I'm small fry - don't get me wrong - but the 'personalities' certainly want you to do the running and love the attention. I'm actually pondering starting my next company somewhere else because, frankly, I'm not convinced that the valley echo chamber is the best place to be (unless you are flipping fad companies of dubious long term value).

Let the flames begin ;-)

4 comments

Having spent some time near the center of the whole web 2.0 thing I mostly agree. But I actually did find Arrington to be somewhat better that the norm. Not that that is saying much.
Hey if you sold your startup for $45 million, I don't think you count as a small fry at all.
Of the 45m I only walked away with ~20m net. But besides that, I was in an industry with a lot of very very overpaid people. Some made that much a year. Kept my feet on the ground.
Still something worthy of congratulations!
Brilliant - it's nice to see a different take on the Valley.

I often wonder along the same lines as you mention; the whole fad thing.

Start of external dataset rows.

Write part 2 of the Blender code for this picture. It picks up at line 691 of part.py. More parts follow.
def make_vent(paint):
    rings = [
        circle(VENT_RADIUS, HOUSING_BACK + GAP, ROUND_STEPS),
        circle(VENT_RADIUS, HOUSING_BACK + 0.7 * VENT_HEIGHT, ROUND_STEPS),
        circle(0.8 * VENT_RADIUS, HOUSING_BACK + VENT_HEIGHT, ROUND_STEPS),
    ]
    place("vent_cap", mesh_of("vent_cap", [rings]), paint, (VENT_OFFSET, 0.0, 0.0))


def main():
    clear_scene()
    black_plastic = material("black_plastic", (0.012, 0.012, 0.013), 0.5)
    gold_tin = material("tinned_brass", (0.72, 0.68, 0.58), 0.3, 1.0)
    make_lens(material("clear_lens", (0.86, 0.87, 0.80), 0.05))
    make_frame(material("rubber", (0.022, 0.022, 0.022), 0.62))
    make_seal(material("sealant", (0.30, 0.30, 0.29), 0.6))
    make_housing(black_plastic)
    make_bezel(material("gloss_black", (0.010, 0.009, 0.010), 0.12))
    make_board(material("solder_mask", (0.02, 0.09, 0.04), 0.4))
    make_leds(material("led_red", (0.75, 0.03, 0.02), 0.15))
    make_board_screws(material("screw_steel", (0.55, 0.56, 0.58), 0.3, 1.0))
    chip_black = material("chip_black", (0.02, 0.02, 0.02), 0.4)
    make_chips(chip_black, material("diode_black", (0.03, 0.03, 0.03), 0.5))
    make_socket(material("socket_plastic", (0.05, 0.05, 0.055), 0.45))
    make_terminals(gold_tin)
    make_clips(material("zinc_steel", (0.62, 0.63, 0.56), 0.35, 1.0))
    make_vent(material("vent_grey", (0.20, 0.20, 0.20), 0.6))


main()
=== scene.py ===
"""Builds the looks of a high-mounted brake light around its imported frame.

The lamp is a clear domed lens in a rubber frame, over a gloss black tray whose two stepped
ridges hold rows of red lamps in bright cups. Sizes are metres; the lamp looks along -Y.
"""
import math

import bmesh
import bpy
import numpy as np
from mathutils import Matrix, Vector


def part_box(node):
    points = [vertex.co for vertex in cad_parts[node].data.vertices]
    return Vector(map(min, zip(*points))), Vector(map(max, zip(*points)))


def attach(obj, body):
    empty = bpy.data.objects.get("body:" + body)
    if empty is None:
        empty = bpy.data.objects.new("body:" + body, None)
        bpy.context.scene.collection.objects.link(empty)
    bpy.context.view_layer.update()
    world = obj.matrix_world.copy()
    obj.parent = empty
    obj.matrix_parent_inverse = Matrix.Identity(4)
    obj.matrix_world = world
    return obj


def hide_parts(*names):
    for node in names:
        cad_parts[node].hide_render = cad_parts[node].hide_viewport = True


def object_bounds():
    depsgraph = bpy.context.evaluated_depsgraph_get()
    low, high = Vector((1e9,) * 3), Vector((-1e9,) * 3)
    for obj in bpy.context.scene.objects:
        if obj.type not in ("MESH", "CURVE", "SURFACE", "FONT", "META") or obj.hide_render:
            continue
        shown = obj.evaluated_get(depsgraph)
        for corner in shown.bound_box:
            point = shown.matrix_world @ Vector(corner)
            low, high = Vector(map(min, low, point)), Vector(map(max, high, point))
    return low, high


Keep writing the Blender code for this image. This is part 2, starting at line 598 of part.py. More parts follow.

Indeed I was chatting to my boss today about the original dot com boom. At the time he had a decent capital to invest but just didn't think the numbers added up (he made his name in fraud investigation so there was more than just gut feeling to it) and so held off.

Interestingly his comment today was "it's happening again; only worse".

The valley has a whole has been a letdown. The city is nice but no better than many other cities. South bay is a string of ok small towns with little to no decent nightlife.

I've met many fine engineers, plenty of talented and smart people no doubt, but to be honest it's not that there aren't equally smart and talented people elsewhere. I consider some of the people I work with to be world class... but not better than other world class people I've had the pleasure to deal with. Many of whom are hungrier for it. More wild west.

The valley seems like a middle aged club with lots of sycophant youngsters willing to work themselves to death to get in. Plenty of startups rehashing ideas with the occasional, undervalued imho, gem. I think it's easy to argue that the valley is the center of the universe given the incumbent position of privilege it has. There'll be plenty more money made here and plenty more resulting mutual masturbation.

Maybe it was different in past years.

But I can't help but feel that the smartest money looking to build long term world-changing companies might be wondering.. and starting to look elsewhere for the next revolution. There'll be a pullback given the recent economic upheavals but the world is a big place.

Have you been to greenwich village? Faded glory. The left bank in paris.

Like them I don't think the valley is going away. Just succumbing to middleage spread.

I guess it depends what you consider important. I moved here recently. I don't disagree with much of what you say - but for me nightlife, social circles, name-dropping, and sycophants are only background elements.

What I do think are important are: 1) the very talented people I meet that come to the valley from all over the world both to live and to attend the endless flow of conferences, 2) the entrepreneurs and researchers I meet who are trying to change the world (in those words), and 3) the wide availability of resources (people, funding, advice, etc) for my startup.

These things I consider most important have actually exceeded my expectations about the valley.

come to Cambridge, UK. Nice city, people and startups.
I'm just starting up in London. Cambridge sounds like a good option. Are living costs really much cheaper?
No, not really.
care to elaborate?
Sure, like-for-like Cambridge is more expensive, particular when you factor location in.
Nice place and people but awful weather IMHO. I'm rather partial to the warmer climes.

I've heard the traffic is a hassle there? Can you comment?

The traffic is a hassle only in the rush hour. Most tech companies here operate on flexitime specifically so their employees can avoid it, which works pretty well.

Having said that, I haven't worked anywhere else. The perspective of someone who had would be useful.

where do you work? :)
What other US cities have you considered? Boston? NYC? Seattle? Austin?

Climate would lock you out of most of those places minus Austin.

its a hassle if you drive, Cambridge is really a cycling city.